While you can store instructions to increment the counter in a variable and call eval to execute these instructions, this isn't the normal way to do things and I can't see any benefit to it. Instructions are normally stored in functions. You can use a variable to contain the current value of the counter, and a function to increment it and return the current value.

(defvar current-counter-value 0)
(defun (counter-next)
  "Increment the counter and return the new value."
  (setq current-counter-value (1+ current-counter-value)))
(print (counter-next))
(print (counter-next))
(print (counter-next))

This prints 1, 2, 3.

Lisp allows a function and a variable to have the same name, so you can name both counter if you want. But this can get confusing.

2

The effect that (eval counter) increments counter in some sense can be reached by setting counter to a quoted closure call. The eval evaluates the closure, the closure captures the actual counter and increments it at the eval. This solution does not address the setq part of your question. There follows example code together with usage instructions.

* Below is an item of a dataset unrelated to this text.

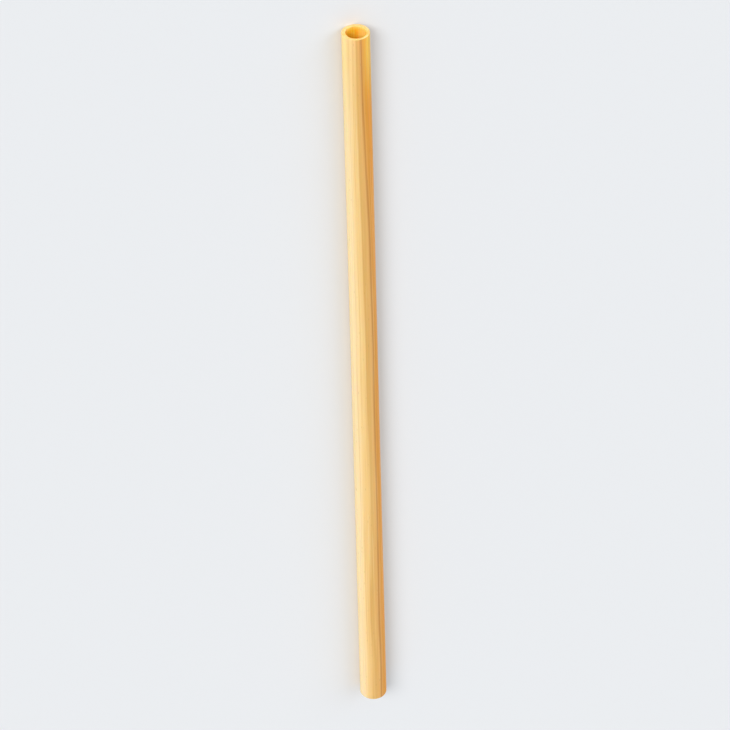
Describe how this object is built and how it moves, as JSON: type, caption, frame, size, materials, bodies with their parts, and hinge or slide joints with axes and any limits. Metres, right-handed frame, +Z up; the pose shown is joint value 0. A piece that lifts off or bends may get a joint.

Put the following code into an elisp file (e.g., /tmp/test.el under Linux) and run emacs-lisp-byte-compile-and-load on that file (menu item Emacs Lisp > Byte-compile and Load).

;;; -*- lexical-binding: t -*-

(let ((counter_value 0))
  (defun counter-fun () (cl-incf counter_value)))

(defvar counter '(counter-fun))

Put (eval counter) into the *scratch* buffer and evaluate it. The first call gives 1 the second 2 and so on.

The code is tested with emacs-version 25.1.50.2.

Note, that it is even not necessary to put the incrementation of counter_value into a closure. You can also use (defvar counter_value 0) and the defun on top-level. Nevertheless the closure serves for information hiding. counter_value can only be accessed through counter in the version above.